Lead single and opener, “Thrown”, an inspired song and one of the best found amongst the album’s 12 tracks, features vocals calling and responding across chugging bass and dance floor-filling hi-hats in a style reminiscent of B52’s and Suburban Lawns but closer in age to the Rapture and New Young Pony Club. You’ll thankfully be too busy bopping to analyze the disjointed lyrics.

“Doers” is a self-assured railing against the rat race of the Big Apple, with Hozie, in his typical cynicism declaring, “This city’s made for the doers. The movers, shakers, non-connoisseurs.” He struggles with accepting his fate as one of these ‘doers’ (he’s in a relatively successful band, after all) even though it’s making him “bitter, harder, fatter, stressed out”. From Hemingway references to marginally intelligible stream-of-consciousness lyrics to a breakdown of a daily internet schedule (“Ten minutes: Bandcamp, ten minutes: wiki browse, ten minutes: planning my next ten minutes”), Hozie delivers in a rap-rock style that sounds more nu-metal than new-wave; an exciting contribution to the genre if nothing else. 

On “NY Disambiguation”, a pretty melody in the verse carries a recounting of the colonization of the land now known as New York. “The Algonquin speaking Indians went to graves or were used for the trade,” sings a calmer Hozie. The addition of acoustic guitar and light drumming turn this socially conscious track into a folk-punk ballad à la Bright Eyes. However, the song’s anthemic tune makes any sarcasm in the lyrics less obvious, with “New York was founded by a corporation” sounding more like advocacy than criticism. So ambiguous is the message that in their review of the album Beats Per Minute called this song “a gentle, almost lullaby-like track which is clearly full of love for the place they call home”, while DORK magazine wrote the track epitomizes “a generation’s disenchantment to American patriotism”. That’s the importance of contextual subtleties; intent can be misconstrued when songwriters overestimate the listener’s willingness to give them the benefit of the doubt.
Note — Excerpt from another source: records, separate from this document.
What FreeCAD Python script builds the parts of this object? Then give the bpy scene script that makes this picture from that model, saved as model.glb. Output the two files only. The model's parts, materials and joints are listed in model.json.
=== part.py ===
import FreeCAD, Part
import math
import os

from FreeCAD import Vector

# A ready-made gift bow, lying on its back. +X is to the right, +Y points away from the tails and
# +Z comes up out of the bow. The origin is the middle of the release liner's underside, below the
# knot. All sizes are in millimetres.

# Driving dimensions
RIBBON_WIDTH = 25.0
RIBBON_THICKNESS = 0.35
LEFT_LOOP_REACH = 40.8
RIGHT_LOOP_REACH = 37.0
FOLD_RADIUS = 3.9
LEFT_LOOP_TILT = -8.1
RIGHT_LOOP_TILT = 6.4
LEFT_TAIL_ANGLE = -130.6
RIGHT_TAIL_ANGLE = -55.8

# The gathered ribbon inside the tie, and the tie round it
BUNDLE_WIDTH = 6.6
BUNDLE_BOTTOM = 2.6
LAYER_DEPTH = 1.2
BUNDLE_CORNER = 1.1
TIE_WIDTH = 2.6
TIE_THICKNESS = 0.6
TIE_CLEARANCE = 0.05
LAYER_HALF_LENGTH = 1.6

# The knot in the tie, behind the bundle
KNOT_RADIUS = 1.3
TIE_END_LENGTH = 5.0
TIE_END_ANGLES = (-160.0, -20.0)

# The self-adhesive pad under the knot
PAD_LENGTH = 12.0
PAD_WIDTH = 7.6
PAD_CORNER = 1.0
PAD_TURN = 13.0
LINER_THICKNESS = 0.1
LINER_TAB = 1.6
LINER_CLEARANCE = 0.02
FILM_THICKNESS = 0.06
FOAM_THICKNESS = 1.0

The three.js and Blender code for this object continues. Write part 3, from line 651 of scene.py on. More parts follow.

Depending on your political leanings, it could make for some emotionally jarring toe-tapping.  

Single “Statuette on the Console” is a bodacious album highlight with its economic mixing by Bryce Goggin, brevity, and catchiness. It is a straightforward pop-punk song that uses three-chord structures, tempo allegro, and Belfiglio’s devil-may-care attitude to deliver a memorable and quite flawless track. Somewhat incredibly, the group recorded versions of this song in nine different languages. Don’t be surprised if you hear “Statue Auf Dem Stehtisch” while drinking at a dive bar in Berlin or “Estatueta No Console” at a skatepark in Rio. 

Despite Hozie and Belfiglio commanding the majority of the stage, See’s bass is the real heart of this album, with its earthy and persistent push, helped along by the expert percussion of Lee and Tai, colored by Hozie’s and Ryan’s guitars. Whereas most bassists can’t resist the urge to add some flavor to their lines, See ostensibly used his contribution to ‘Broken Equipment’ to exercise self-control. There’s rarely a superfluous note; intervals silenced with a stop-start deadening of the strings push you back and forth. 

“How Can I Help Ya” is one of the better songs on the second half of this record. Its driving guitars and radio-friendly melody, like “Console”, show the heights BODEGA can reach when they focus on being effective musically rather than ideologically. Elsewhere in the second half, “No Blade of Grass” is a melodic and upbeat number that comes across as admirable, if not a tad preachy. The lyrics virtue signal without offering any constructive ideas: “Catastrophe. Calamity. Market opportunity / Power uses tragedy to stock up on annuity.” “All Past Lovers” is as inoffensive as it is pleasant, and “After Jane” is a surprising turn to psychedelic campfire folk that serves as an introspective closer to an extroverted album.

With a punk-rock ethos throughout, a determination to make you move, and a readiness to foray into the post-punk landscape’s murkier waters, BODEGA have made an album that takes time to digest and so gets better with multiple listens. There are some diamonds in the rough, and it’s seldom uninteresting, but just like a drunk cousin at a wedding, who can make you laugh and is a good lead, Broken Equipment can occasionally grate as it wears you out.